Originally Posted by
symbian simian
Holy C**P, that is awful. Please tell me there is some required time off in base....
Even at NK it is (wayyyyy) better:
12 calendar days off in domicile, 4 calendar days off between blocks of work.
There is zero calendar day requirement... only hourly requirement. The term “days off” in the contract only references hourly periods free of duty. If you have a reserve line, you are guaranteed within the month one 48hr block free of duty,(two “days”) one 72hr block free of duty (three days) and one 120hr block free of duty (five days). In addition, last day of reserve they can schedule you into your first day free of duty. Calendar days are irrelevant.

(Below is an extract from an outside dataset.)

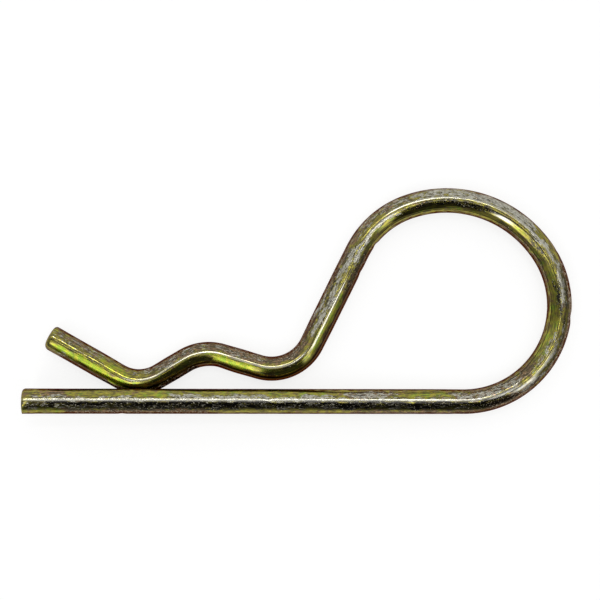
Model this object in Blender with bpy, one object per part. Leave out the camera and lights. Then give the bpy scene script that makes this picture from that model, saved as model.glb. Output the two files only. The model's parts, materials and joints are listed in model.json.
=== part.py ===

Calendar days really are not discussed. In a 30 day month Alaska sees, 720 hours. They get 480hrs of your time (280hrs of which is duty and 200hrs are rest) and you get 240 hrs free of duty... so, if a 24hr period is a “day”... they get 20 days, you get 10.
Again, it’s important to remember, the entirety of the contract is built around the long standing bias of pilots not commuting but living in base. That has been a philosophy of not just the company’s staffing model but the pilot’s negotiating perspective as well. And it has served both sides well for a long time. The company doesn’t need a bunch of extra staff on reserves. The pilots can save their powder to negotiate for things like pay etc since if you’re on reserve, and not commuting, that’s really not a too bad a gig in the grand scheme.
The only reason this is even coming up now, is that they just brought on 800 pilots who are used to schedules more favorable for commuting and some new hires who, looking at nearly every other airline figured commuting/days off/schedule would at least be as good as their regional.